EXERCISE DETAILS :: Repeat, exactly, the run of lines that opens with the line containing "channel(channel_r, 0);" and closes with the line containing "obj.parent = empty", and leave all other lines out.

---------------

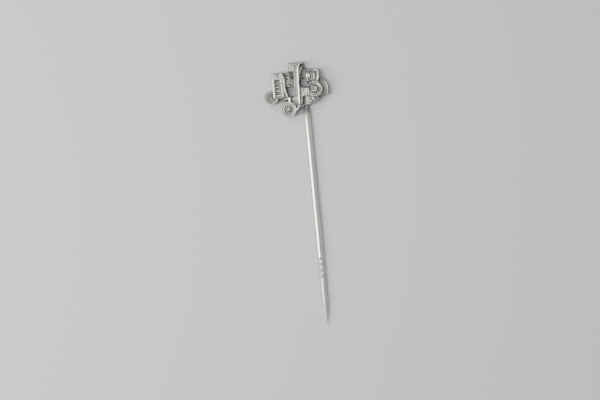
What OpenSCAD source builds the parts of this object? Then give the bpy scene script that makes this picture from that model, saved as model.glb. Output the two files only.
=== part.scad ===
// Stick pin: a pierced white-metal emblem of an open vintage car, on a steel needle that is
// soldered into a channel in the emblem's back.
// The origin is on the needle's axis, at the emblem's foot. +Z is the emblem's front, +Y runs
// up the emblem and the needle points along -Y.

/* [Needle] */
// Diameter of the wire
wire_d = 1.3; // [1.0:0.05:1.4]
// Length of the needle below the origin
needle_len = 43.5; // [38:0.5:52]
// Length of the twisted grip
grip_len = 4.8; // [4:0.2:7]
// Distance from the point up to the grip
grip_from_tip = 9.2; // [8:0.2:11]
// Length of the ground point
point_len = 5.6; // [4:0.2:7]
// Length of wire let into the emblem's back
seat_len = 3.4; // [2.5:0.1:3.6]

/* [Emblem] */
// Width of the emblem
emblem_w = 13.2; // [12:0.1:15]
// How far the emblem's back plane lies below the needle's axis
back_drop = 0.35; // [0.25:0.05:0.45]
// Height of the lowest floors above the back plane
floor_h = 0.9; // [0.8:0.05:1.0]
// Height of the body panels above the back plane
panel_h = 1.55; // [1.5:0.05:1.7]
// Height of the screen post, the highest ridge, above the back plane
post_h = 2.8; // [2.5:0.05:3.0]

/* [Wheels] */
// Radius of the near front tyre
front_wheel_r = 1.65; // [1.5:0.05:1.75]
// Radius of the rear tyre
rear_wheel_r = 1.5; // [1.3:0.05:1.6]
// Radius of the far front tyre
far_wheel_r = 1.45; // [1.3:0.05:1.5]
// Number of spokes in a wheel
spoke_count = 8; // [6:1:12]

/* [Solder] */
// Gap between the wire and the channel, which the solder fills
solder_gap = 0.1; // [0.06:0.01:0.12]
// Width of the solder fillet beside the channel
fillet_w = 0.5; // [0.3:0.05:0.6]

/* [Hidden] */
$fn = 48;
cast_fn = 16;                           // coarse enough for small cast details
drawn_w = 13.2;                         // the width at which the emblem is laid out below
emblem_scale = emblem_w / drawn_w;
wire_r = wire_d / 2;
channel_r = wire_r + solder_gap;
tang_r = wire_r * 0.7;                  // the seated end, filed down to a tang
neck_r = wire_r * 0.88;                 // the wire below the grip, drawn thinner by the twisting
bite = 0.1;                             // how far joined shapes run into each other
grip_top = needle_len - grip_from_tip - grip_len;
grip_side = wire_d * 0.76;              // across the flats of the twisted square
shoulder_len = grip_from_tip - point_len;
front_hub = [-3.45, 0.4];
rear_hub = [2.2, 3.9];
far_hub = [-6.75, 2.95];
guard_r = 2.45;                         // the rear mudguard's arc, round the rear hub
post_w = 0.44;                          // width of the screen post
foot_y = 0.75 * emblem_scale;           // the emblem's foot, over the needle's axis
channel_len = seat_len + solder_gap;
crown_half = wire_r * 0.7;              // half the width of the solder fillet's flat top
crown_z = -wire_r * 0.82;               // and how low it lies under the needle's axis
beyond = 5;                             // takes a cut well clear of the metal

// ---- emblem --------------------------------------------------------------------------
module slab(h, z = 0) {
    translate([0, 0, z]) linear_extrude(height = h) children();
}

module ridge(p, q, w, h) {
    // a bevelled ridge w wide and h high, from point p to point q
    hull() for (e = [p, q]) translate([e[0], e[1], 0]) {
        cylinder(d = w, h = h - w * 0.3, $fn = 12);
        cylinder(d = w * 0.5, h = h, $fn = 12);
    }
}

module boss(p, r, h) {
    // a round pillar with a domed head
    translate([p[0], p[1], 0]) {
        cylinder(r = r, h = h - r, $fn = cast_fn);
        translate([0, 0, h - r]) sphere(r = r, $fn = cast_fn);
    }
}

module wheel(hub, r, h, lean) {
    // tyre, disc, spokes and hub cap of one wheel, leaning as the three-quarter view turns it
    tyre = r * 0.22;
    translate([hub[0], hub[1], h - tyre]) rotate(lean) {
        rotate_extrude($fn = 28) translate([r - tyre, 0]) circle(r = tyre, $fn = 10);
        translate([0, 0, -tyre * 1.5]) cylinder(r = r - tyre, h = tyre * 1.2, $fn = 28);
        for (i = [0 : spoke_count - 1]) rotate([0, 0, i * 360 / spoke_count])
            translate([0, -0.07, -tyre]) cube([r - tyre, 0.14, tyre * 1.3]);
        translate([0, 0, -tyre]) cylinder(r = r * 0.24, h = tyre * 1.9, $fn = cast_fn);
    }
    translate([hub[0], hub[1], 0]) cylinder(r = r * 0.9, h = h - tyre * 2, $fn = 28);
}

module body_outline() {
    // the car's outline in three-quarter view: radiator, screen, seat, tail and sill
    polygon([[-6.4, 2.7], [-6.3, 7.8], [-2.9, 7.75], [-2.8, 9.65], [0.25, 9.65], [0.4, 8.2],
             [3.3, 8.1], [3.6, 6.6], [4.5, 5.7], [4.7, 4.0], [4.1, 3.0], [3.2, 2.3],
             [2.2, 1.5], [0.9, 0.75], [-1.2, 0.6], [-4.4, 1.4]]);
}

module openings() {
    // pierced right through: ahead of the screen, and between the post and the seat
    polygon([[-3.45, 3.0], [-2.25, 2.9], [-2.05, 5.8], [-3.3, 5.8]]);
    polygon([[-0.65, 4.75], [-0.55, 6.3], [0.35, 6.3], [0.6, 5.6], [1.2, 4.75]]);
}

module radiator() {
    // broad upright shell, its core sunk behind cross bars, and the filler cap
    slab(1.5) polygon([[-6.35, 2.97], [-6.3, 7.78], [-4.1, 7.78], [-4.0, 2.97]]);
    ridge([-6.04, 3.25], [-6.02, 7.5], 0.6, 1.95);
    ridge([-6.0, 7.3], [-4.4, 7.3], 0.9, 1.95);
    ridge([-4.4, 7.4], [-4.3, 3.25], 0.5, 1.95);
    for (y = [3.3 : 0.75 : 6.3]) ridge([-6, y], [-4.4, y], 0.32, 1.9);
    ridge([-4.3, 7.5], [-3.9, 6.7], 0.46, 2.2);
    boss([-5.25, 7.3], 0.28, 2.15);
}

module bonnet_side() {
    // the strip that sweeps back and down from the radiator to the front mudguard
    ridge([-3.95, 7.0], [-3.95, 5.3], 0.4, 1.75);
    ridge([-3.95, 5.3], [-3.55, 2.9], 0.4, 1.75);
    ridge([-3.4, 6.4], [-2.3, 6.6], 0.34, 1.35);
    ridge([-3.2, 5.05], [-2.1, 4.95], 0.3, 1.2);
    boss([-3.05, 2.4], 0.45, 2.3);
}

module screen() {
    // windscreen: a flat panel, and the post on its near side, which rises to a hooked top
    slab(1.5) polygon([[-2.15, 2.8], [-2.6, 7.9], [-2.65, 9.5], [-0.9, 9.55], [-1.0, 1.4]]);
    ridge([-1.2, 1.1], [-1.15, 3.6], post_w, post_h - 0.55);
    ridge([-1.15, 3.6], [-1.08, 6], post_w, post_h - 0.3);
    ridge([-1.08, 6], [-0.95, 8.4], post_w, post_h);
    ridge([-0.95, 8.4], [-0.5, 9.3], post_w, post_h);
    ridge([-0.5, 9.3], [-0.1, 9.33], 0.42, post_h - 0.3);
    boss([-0.15, 8.2], 0.25, 1.7);
}

module seat() {
    // rolled seat back around a buttoned cushion
    slab(1.3) polygon([[0.8, 5.5], [0.65, 7.75], [3.2, 7.8], [3.1, 5.5]]);
    ridge([0.95, 6.1], [0.95, 7.4], 0.55, 1.9);
    ridge([0.95, 7.4], [2.9, 7.5], 0.5, 1.8);
    ridge([2.9, 7.5], [2.8, 5.7], 0.4, 2.1);
    boss([1.95, 6.7], 0.32, 1.75);
    boss([0.85, 5.75], 0.35, 1.9);
    boss([1.3, 5.2], 0.33, 1.6);
}

module side_panel() {
    // body side with upright louvres over the sill, and the step with its lamp
    slab(panel_h) polygon([[-1, 1.1], [-1, 4.6], [1.0, 4.6], [1.3, 2.2], [0.9, 0.95]]);
    for (x = [-0.45, 0.1, 0.65]) ridge([x, 2.9], [x, 4.3], 0.26, panel_h + 0.35);
    slab(1.7) polygon([[0.8, 1.1], [1.1, 2.6], [2.9, 2.35], [2.1, 1.6]]);
    boss([1.7, 2.0], 0.42, 2.2);
}

module mudguards() {
    // front guard sweeping up to the post, and the guard round the rear wheel
    ridge([-2.2, -0.25], [-1.2, 1.1], 0.42, 2.25);
    ridge([-1.2, 1.1], [-0.55, 0.65], 0.4, 2.1);
    for (a = [-15 : 18 : 57]) ridge(guard_at(a), guard_at(a + 18), 0.5, 1.6);
}

function guard_at(a) = rear_hub + guard_r * [cos(a), sin(a)];

module emblem_relief() {
    difference() {
        slab(floor_h) body_outline();
        slab(3, -1) openings();
    }
    radiator();
    bonnet_side();
    screen();
    seat();
    side_panel();
    mudguards();
    wheel(front_hub, front_wheel_r, 2.35, [10, -8, 0]);
    wheel(rear_hub, rear_wheel_r, 2.0, [10, -8, 0]);
    wheel(far_hub, far_wheel_r, 1.75, [22, -12, 0]);
}

module emblem_casting() {
    clear = 1 / cos(180 / $fn);         // keeps the channel's flats off the solder
    color([0.62, 0.63, 0.64]) difference() {
        translate([0, 0, -back_drop]) scale(emblem_scale) emblem_relief();
        channel(channel_r * clear, beyond);
    }
}

module channel(r, foot) {
    // the slot for the wire, open at the back, from its blind end down past the emblem's foot
    rotate([90, 0, 0]) translate([0, 0, -channel_len]) linear_extrude(height = channel_len + foot) {
        circle(r = r);
        translate([-r, -2]) square([2 * r, 2]);
    }
}

// ---- needle --------------------------------------------------------------------------
module needle() {
    color([0.80, 0.81, 0.82]) rotate([90, 0, 0]) {
        translate([0, 0, -seat_len]) cylinder(r = tang_r, h = seat_len + bite);
        cylinder(r = wire_r, h = grip_top);
        translate([0, 0, grip_top - bite]) grip();
        translate([0, 0, grip_top + grip_len - bite]) point();
    }
}

module grip() {
    // wire flattened to a square and twisted one turn, so that cloth doesn't slip off
    linear_extrude(height = grip_len + bite, twist = 360, slices = 28, $fn = 8)
        intersection() {
            square(grip_side, center = true);
            circle(r = wire_r * 0.95, $fn = 24);
        }
}

module point() {
    // plain wire below the grip, ground to a slender point
    rotate_extrude() polygon([[0, 0], [neck_r, 0.3], [neck_r, shoulder_len],
        [neck_r * 0.7, shoulder_len + point_len * 0.5], [neck_r * 0.1, grip_from_tip],
        [0, grip_from_tip + bite]]);
}

// ---- solder --------------------------------------------------------------------------
module solder_joint() {
    // soft solder that fills the channel round the tang, feathers out over the back and ends
    // in a collar that narrows to the wire
    color([0.70, 0.71, 0.73]) difference() {
        union() {
            intersection() {
                channel(channel_r, 0);
                translate([-beyond, foot_y, -back_drop - bite])
                    cube([2 * beyond, channel_len - foot_y, beyond]);
            }
            rotate([90, 0, 0]) translate([0, 0, -channel_len])
                linear_extrude(height = channel_len - foot_y) fillet_profile();
            rotate([90, 0, 0]) translate([0, 0, -foot_y - bite])
                cylinder(r1 = channel_r, r2 = wire_r * 0.95, h = foot_y + bite);
        }
        rotate([90, 0, 0]) translate([0, 0, -seat_len]) cylinder(r = tang_r, h = seat_len + 3);
    }
}

module fillet_profile() {
    rim = channel_r + fillet_w;
    polygon([[-rim, -back_drop], [rim, -back_drop], [crown_half, crown_z], [-crown_half, crown_z]]);
}

emblem_casting();
needle();
solder_joint();
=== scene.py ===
"""Stick pin: a cast white-metal car emblem on a steel needle, laid face up on a pale table.

Every piece is built in millimetres, then brought into the frame in metres. The emblem's heights
are counted from its flat back.
"""
import math

import bmesh
import bpy
import numpy as np
from mathutils import Matrix, Vector


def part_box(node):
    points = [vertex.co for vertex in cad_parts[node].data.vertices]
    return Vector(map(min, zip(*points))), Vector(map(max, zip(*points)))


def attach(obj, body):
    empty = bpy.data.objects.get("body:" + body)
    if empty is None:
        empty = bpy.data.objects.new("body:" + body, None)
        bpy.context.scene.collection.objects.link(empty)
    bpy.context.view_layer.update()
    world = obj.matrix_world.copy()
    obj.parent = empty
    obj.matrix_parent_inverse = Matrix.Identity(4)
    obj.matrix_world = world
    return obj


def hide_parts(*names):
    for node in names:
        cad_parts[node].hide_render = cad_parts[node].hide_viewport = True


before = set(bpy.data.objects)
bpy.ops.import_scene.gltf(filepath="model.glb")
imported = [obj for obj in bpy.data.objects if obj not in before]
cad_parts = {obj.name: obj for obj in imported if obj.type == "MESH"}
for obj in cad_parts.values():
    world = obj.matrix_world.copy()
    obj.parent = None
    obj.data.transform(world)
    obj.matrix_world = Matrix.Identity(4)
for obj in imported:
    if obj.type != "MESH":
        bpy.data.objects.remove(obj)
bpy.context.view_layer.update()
MM = 0.001

EMBLEM_LOW, EMBLEM_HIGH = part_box("emblem_casting")
NEEDLE_LOW, NEEDLE_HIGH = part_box("needle")
SOLDER_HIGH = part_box("solder_joint")[1]

# The emblem, in millimetres
BACK = EMBLEM_LOW[2] / MM               # its flat back, in the frame
CREST = (EMBLEM_HIGH[2] - EMBLEM_LOW[2]) / MM   # height of the screen post, the highest ridge
FLOOR = 0.9                             # height of the lowest floors
PANEL = 1.55                            # height of the car's flat sides
BASE = 0.2                              # where plates laid on the floor begin, inside it
EMBLEM_FOOT = 0.75                      # where the emblem begins, up the needle from the origin
EMBLEM_STEP = 0.07                      # remesh steps, fine enough for each one's details
SOLDER_STEP = 0.05

FRONT_HUB = (-3.42, 0.42)
REAR_HUB = (2.2, 3.9)
FAR_HUB = (-6.68, 2.95)
WHEELS = [                              # hub, tyre radius, height, lean about X and Y in degrees
    (FRONT_HUB, 1.63, 1.85, (6, -8)),
    (REAR_HUB, 1.5, 1.5, (-12, -6)),
    (FAR_HUB, 1.47, 1.3, (-8, -6))]
SPOKES = 10

# The needle, in millimetres, with distances counted down from the origin
WIRE_R = (NEEDLE_HIGH[0] - NEEDLE_LOW[0]) / 2 / MM
TIP = -NEEDLE_LOW[1] / MM
SEAT_END = NEEDLE_HIGH[1] / MM          # up from the origin, to the wire's end behind the emblem
TAPER_END = 0.25                        # where the seated tang has grown to the full wire
PAINTED_SHADOW_REACH = 2.2                            # how far down the wire's top is painted darker and rougher, a painted shadow of the emblem
GRIP_TOP = 29.5
GRIP_END = 34.3
POINT_START = 37.9
TURNS = 1.0                             # of the twisted square, over the grip
GRIP_EASE = 7                           # the square comes in and goes over a seventh of the grip
POINT_CURVE = 1.35                      # power of the point's taper: above 1 its sides bulge

# Thicknesses along it, as parts of the full wire
TANG = 0.7                              # the seated end
END_ROUND = 0.9                         # its last ring, as a part of the tang
FLAT = 0.76                             # the twisted square across its flats
CORNER = 0.95                           # and across its rounded corners
NECK = 0.88                             # the wire below the grip
TIP_LEFT = 0.03                         # the very tip, as a part of the neck


# ---- building in millimetres ---------------------------------------------------------
def add_object(name, data):
    thing = bpy.data.objects.new(name, data)
    bpy.context.scene.collection.objects.link(thing)
    return thing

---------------

SOLUTION ::
                channel(channel_r, 0);
                translate([-beyond, foot_y, -back_drop - bite])
                    cube([2 * beyond, channel_len - foot_y, beyond]);
            }
            rotate([90, 0, 0]) translate([0, 0, -channel_len])
                linear_extrude(height = channel_len - foot_y) fillet_profile();
            rotate([90, 0, 0]) translate([0, 0, -foot_y - bite])
                cylinder(r1 = channel_r, r2 = wire_r * 0.95, h = foot_y + bite);
        }
        rotate([90, 0, 0]) translate([0, 0, -seat_len]) cylinder(r = tang_r, h = seat_len + 3);
    }
}

module fillet_profile() {
    rim = channel_r + fillet_w;
    polygon([[-rim, -back_drop], [rim, -back_drop], [crown_half, crown_z], [-crown_half, crown_z]]);
}

emblem_casting();
needle();
solder_joint();
=== scene.py ===
"""Stick pin: a cast white-metal car emblem on a steel needle, laid face up on a pale table.

Every piece is built in millimetres, then brought into the frame in metres. The emblem's heights
are counted from its flat back.
"""
import math

import bmesh
import bpy
import numpy as np
from mathutils import Matrix, Vector


def part_box(node):
    points = [vertex.co for vertex in cad_parts[node].data.vertices]
    return Vector(map(min, zip(*points))), Vector(map(max, zip(*points)))


def attach(obj, body):
    empty = bpy.data.objects.get("body:" + body)
    if empty is None:
        empty = bpy.data.objects.new("body:" + body, None)
        bpy.context.scene.collection.objects.link(empty)
    bpy.context.view_layer.update()
    world = obj.matrix_world.copy()
    obj.parent = empty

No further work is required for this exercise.